• _AIM OF THE EXERCISE_
Your answer should be a single number: the count of lines in the material below that hold "base".
+++
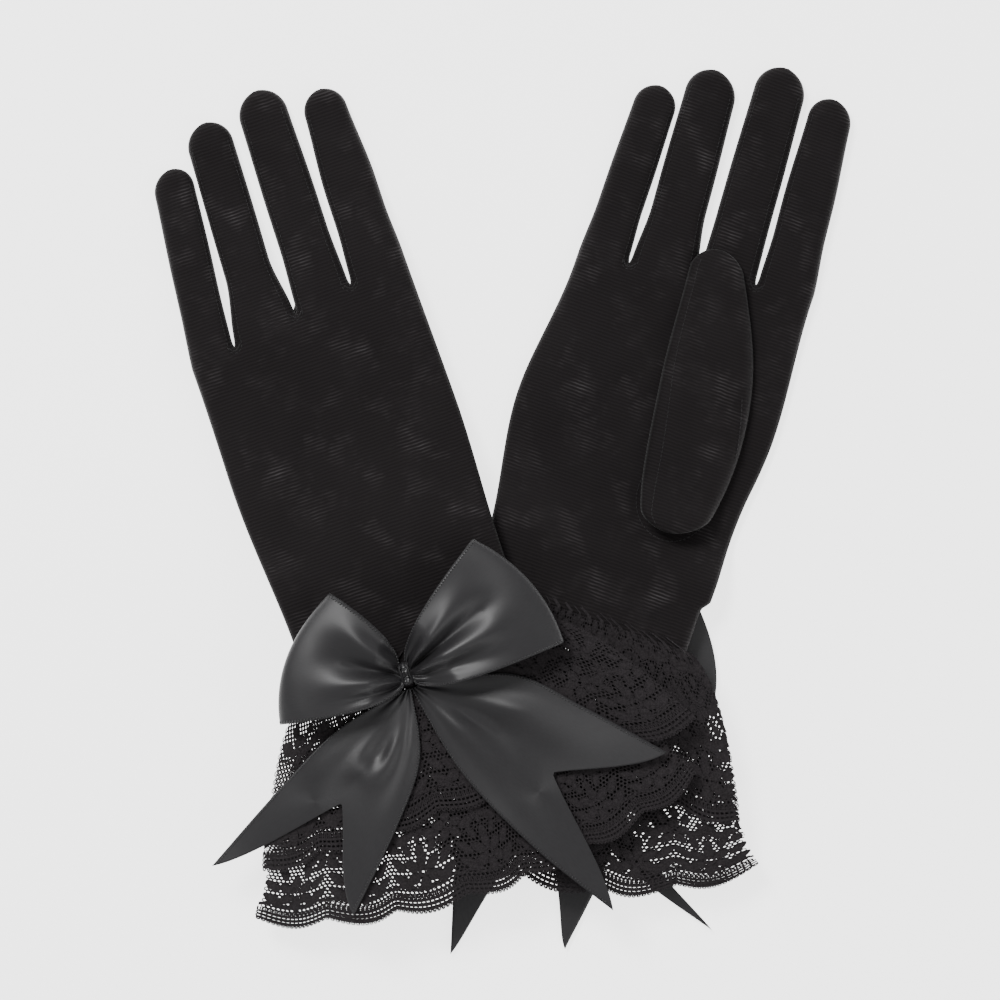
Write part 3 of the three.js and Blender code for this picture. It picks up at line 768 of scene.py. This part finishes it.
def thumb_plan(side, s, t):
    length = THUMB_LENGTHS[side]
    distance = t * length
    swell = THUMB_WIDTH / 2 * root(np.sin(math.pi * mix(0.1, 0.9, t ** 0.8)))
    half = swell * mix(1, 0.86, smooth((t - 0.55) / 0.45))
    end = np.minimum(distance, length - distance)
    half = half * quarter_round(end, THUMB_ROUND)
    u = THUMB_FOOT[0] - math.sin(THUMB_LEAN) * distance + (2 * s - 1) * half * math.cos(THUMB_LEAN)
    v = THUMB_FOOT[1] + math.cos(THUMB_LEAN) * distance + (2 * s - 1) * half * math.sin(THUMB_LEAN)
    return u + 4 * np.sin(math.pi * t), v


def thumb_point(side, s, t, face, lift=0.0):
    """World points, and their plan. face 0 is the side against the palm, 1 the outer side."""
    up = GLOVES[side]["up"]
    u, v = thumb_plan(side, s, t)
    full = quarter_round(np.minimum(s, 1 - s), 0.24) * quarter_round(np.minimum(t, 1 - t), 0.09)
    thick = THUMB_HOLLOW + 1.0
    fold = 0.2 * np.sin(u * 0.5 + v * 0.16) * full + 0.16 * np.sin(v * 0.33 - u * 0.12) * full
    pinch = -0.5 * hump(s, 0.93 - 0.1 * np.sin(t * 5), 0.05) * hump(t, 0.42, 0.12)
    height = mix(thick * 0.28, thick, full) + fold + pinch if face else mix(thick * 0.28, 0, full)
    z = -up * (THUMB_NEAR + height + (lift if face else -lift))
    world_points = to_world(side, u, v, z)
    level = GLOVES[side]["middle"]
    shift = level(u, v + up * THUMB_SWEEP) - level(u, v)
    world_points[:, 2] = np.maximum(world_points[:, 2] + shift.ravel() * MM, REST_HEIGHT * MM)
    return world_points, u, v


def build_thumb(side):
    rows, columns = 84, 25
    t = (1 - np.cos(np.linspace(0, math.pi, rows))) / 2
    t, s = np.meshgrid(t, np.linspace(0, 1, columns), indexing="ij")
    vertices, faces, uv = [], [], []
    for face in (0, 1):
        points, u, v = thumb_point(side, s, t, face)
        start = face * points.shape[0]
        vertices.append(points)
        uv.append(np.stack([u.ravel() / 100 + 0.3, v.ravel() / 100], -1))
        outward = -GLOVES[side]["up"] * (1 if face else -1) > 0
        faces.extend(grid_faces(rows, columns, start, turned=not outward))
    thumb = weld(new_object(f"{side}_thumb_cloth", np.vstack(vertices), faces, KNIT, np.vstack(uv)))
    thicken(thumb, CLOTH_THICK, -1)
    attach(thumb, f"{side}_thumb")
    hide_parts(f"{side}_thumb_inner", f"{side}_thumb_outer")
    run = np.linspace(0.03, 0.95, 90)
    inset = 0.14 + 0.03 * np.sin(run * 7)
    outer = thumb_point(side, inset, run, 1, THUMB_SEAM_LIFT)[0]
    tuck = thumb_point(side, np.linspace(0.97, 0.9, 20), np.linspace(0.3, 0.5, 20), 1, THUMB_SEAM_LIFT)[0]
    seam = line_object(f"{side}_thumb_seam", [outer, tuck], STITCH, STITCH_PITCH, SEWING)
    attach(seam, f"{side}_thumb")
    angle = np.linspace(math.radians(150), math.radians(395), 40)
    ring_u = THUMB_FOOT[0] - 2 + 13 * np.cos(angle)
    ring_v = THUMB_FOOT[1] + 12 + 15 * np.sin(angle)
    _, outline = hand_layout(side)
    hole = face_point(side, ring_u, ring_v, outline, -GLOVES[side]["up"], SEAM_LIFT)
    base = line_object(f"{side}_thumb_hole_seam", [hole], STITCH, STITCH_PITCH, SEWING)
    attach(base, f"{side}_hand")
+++
• _WRITTEN RESPONSE_
2